По-настоящему великие романы рождаются из этого высшего момента и возвращаются к нему подобно тому, как церковь целиком происходит из хора и к нему же и обращается. Все великие произведения напоминают соборы; истина «Поисков утраченного времени» есть, повторимся, истина всех шедевральных романов.
* * *
Мы инстинктивно присваиваем роману привычную для нас иерархию с ее различением искусственного и глубинного, существенного и вторичного. Такая вдохновленная «романтизмом», «индивидуализмом» и «прометеевским духом» иерархия скрывает от нас некоторые важнейшие аспекты художественного творения. Например, мы обычно никогда не принимаем всерьез христианского символизма – потому, может быть, что он встречается равно и в посредственных, и в выдающихся произведениях. Если романист – неверующий, мы приписываем ему роль чисто декоративную, а если верующий, то апологетическую. Подлинно «научной» критике следует отказаться от всех этих a priori и обратиться к поразительным сходствам различных романных концовок. Если бы наши предустановленные pro et contra не образовывали непроницаемого водораздела между эстетическим и религиозным опытом, проблемы творчества предстали бы в новом свете. Мы не стали бы вычищать из размышлений Достоевского их религиозную составляющую и обнаружили бы у него – например, в «Братьях Карамазовых» – фрагменты настолько же ценные для исследования романического творения, что и в «Обретенном времени». И еще мы обнаружили бы, что универсальность христианского символизма объясняется его исключительной способностью к передаче романического опыта.
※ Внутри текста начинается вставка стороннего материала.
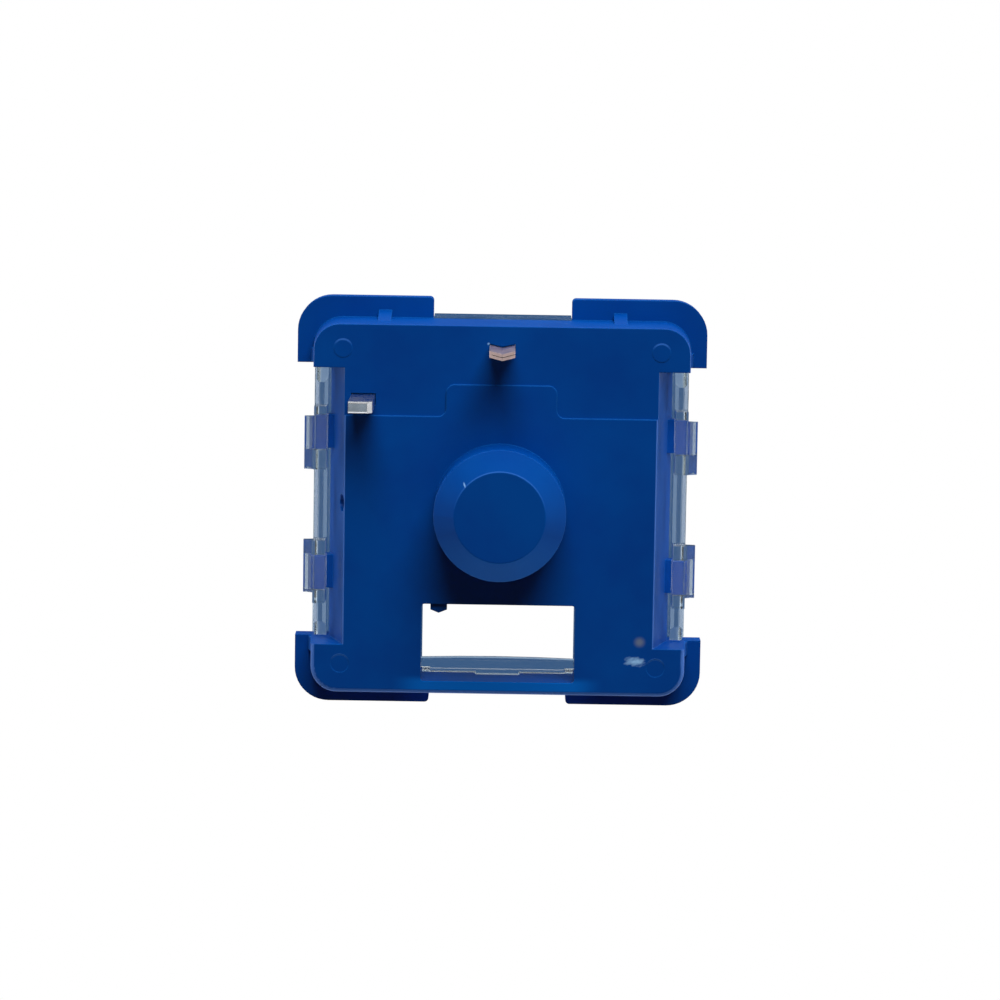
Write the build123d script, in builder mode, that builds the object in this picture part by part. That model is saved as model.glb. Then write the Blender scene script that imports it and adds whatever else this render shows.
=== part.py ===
from build123d import *
from math import sqrt
import os

# A low profile key switch, in millimetres. The origin is on the axis of the centre post, in the plane of
# the face that rests on the circuit board. +Z is the way the key comes up, +Y points to the contact pins,
# and the lamp window is at -Y. The eight pieces are drawn at rest, with the key up.

# ---------------------------------------------------------------- heights, from the board upwards
travel = 3.2              # full stroke of the stem
end_gap = 0.05            # play between the stem plate and each of its two stops
floor_t = 0.6             # floor of the bottom housing
ceiling_t = 0.6           # roof of the top housing
plate_t = 0.8             # plate of the stem, trapped between floor and roof
flange_z = 2.2            # underside of the flange, which rests on the switch plate
flange_t = 0.8
plate_low = floor_t + end_gap + travel
plate_high = plate_low + plate_t
ceiling_z = plate_high + end_gap
cover_top = ceiling_z + ceiling_t
rim_z = flange_z + flange_t            # parting line of the two housings

# ---------------------------------------------------------------- plan of the bottom housing
plate_hole = 14.0         # square hole of the switch plate
plate_gap = 0.09          # between the side and south walls and that hole
plate_gap_north = 0.26    # between the north wall and that hole
flange_over = 0.5         # reach of the flange over the plate
flange_r = 1.25
body_r = 1.05             # upright corners of the body, at the flange
draft = 0.1               # how far each wall leans in from the flange to the face
face_edge_r = 0.18
tab_gap = 5.07            # middle of the north and south sides, with no flange
tab_end_r = 0.15
recess_w = 10.1           # length of the side recesses that take the clip legs
recess_low = 1.26         # depth of a recess at the board
recess_high = 0.66        # the same, from the flange up
recess_edge_r = 0.06      # along the edge of the face
side_wall = 0.6           # wall between a recess and the cavity, at the floor
end_wall = 0.75           # north wall
lamp_wall = 0.56          # thinner south wall
lamp_step = 0.2           # its inner part stays low over the whole width of the lamp window
cavity_r = 0.5
relief = 0.08             # the face near the pins stands back by this much
relief_y = 3.33
tongue_w = 4.0            # tongue of the seat face that runs into the relief
tongue_y = 4.5
tongue_r = 0.3
saddle_drop = 0.1         # between the tabs, the north and south walls end this far below the flange
saddle_gap = 0.03         # round what the top housing hangs into them
key_w = 1.64              # notch in the south wall that keys the top housing
key_h = 0.45
rib_over = 0.01           # the crush ribs reach this far past the plate's hole
rib_x = 4.3               # those on the north and south walls
rib_w = 0.48
rib_h = 1.3               # below the flange, where a rib has faded out
side_rib_w = 0.5          # those on the side walls, next to the recesses
side_rib_off = 0.04
side_rib_h = 0.85
ejector_in = 1.06         # marks of the mould's ejector pins, from the face's side edges
ejector_r = 0.33
ejector_mark = 0.01       # proud in the relief, sunk in the seat face
gate_r = 0.32             # mark of the mould's gate on the east recess's wall
gate_y = 0.1
gate_z = 0.33

# ---------------------------------------------------------------- centre post and spring bore
post_r = 2.375
post_straight = 2.1
post_len = 2.65
post_taper = 0.745        # radius that the end loses
post_wall = 0.425         # wall round the spring's bore
post_edge_r = 0.06
bore_floor = 0.65         # solid end of the post under the spring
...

Следует, таким образом, исследовать этот символизм с романической точки зрения; задача тем более трудная, что сам романист пытается порой сбить нас с толку. Хотя Стендаль и списывает «немецкий мистицизм» Жюльена Сореля на тюремную сырость, финал «Красного и черного» – это размышление над христианскими темами и символами, присутствующими в тексте несмотря на скептицизм и отпирательства самого автора. Эту же роль они играют у Пруста или у Достоевского. Все, что имеет отношение к этим темам, – читай монашеское призвание стендалевского героя, – предстанет пред нами в новом свете, чей отблеск не должна заслонять от нас ирония романиста.
Здесь, как и везде, интерпретировать одних романистов нужно через других. К религиозному вопросу нельзя подступаться извне; из него, если это возможно, нужно сделать чисто романическую проблему. Проблема христианства у Стендаля, как и проблемы «мистицизма Пруста» или «мистицизма Достоевского», решается только через сближения.
Если пшеничное зерно, пав в землю, не умрет, то останется одно; а если умрет, то принесет много плода (Ин 12:24). Фраза святого Иоанна, звучащая раз за разом в различных ключевых эпизодах «Братьев Карамазовых», выражает таинственное отношение между двумя смертями в романе – между каторгой и духовным исцелением Дмитрия, смертельной болезнью и разоблачительным признанием «неизвестного посетителя», между смертью Илюшечки и мягкосердечием Алёши.
К той же фразе святого Иоанна прибегает и Пруст, стремясь объяснить роль болезни – сестрицы смерти – в своем творчестве: «Болезнь, что вынудила меня, как грубый духовник, умереть для света, сослужила мне службу („ибо если зерно пшеницы не умрет после того, как его посеяли, оно останется одно, но если умрет, оно принесет много плода“)».
Святого Иоанна могла бы припомнить и г-жа де Лафайет, ибо в «Принцессе Клевской» мы находим ту же болезнь прустовского рассказчика, которая располагается в той же точке романического процесса и имеет те же духовные последствия, что и у Пруста: «…неизбежность смерти, которая была совсем рядом, приучила ее отрешаться от всего, а изнеможение от болезни сделало эту отрешенность привычной… Страсти и заботы света предстали перед ней такими, какими видят их люди с воззрениями более возвышенными и отрешенными». Эти «более возвышенные и отрешенные воззрения» принадлежат человеку, который буквальным образом рождается в смерти.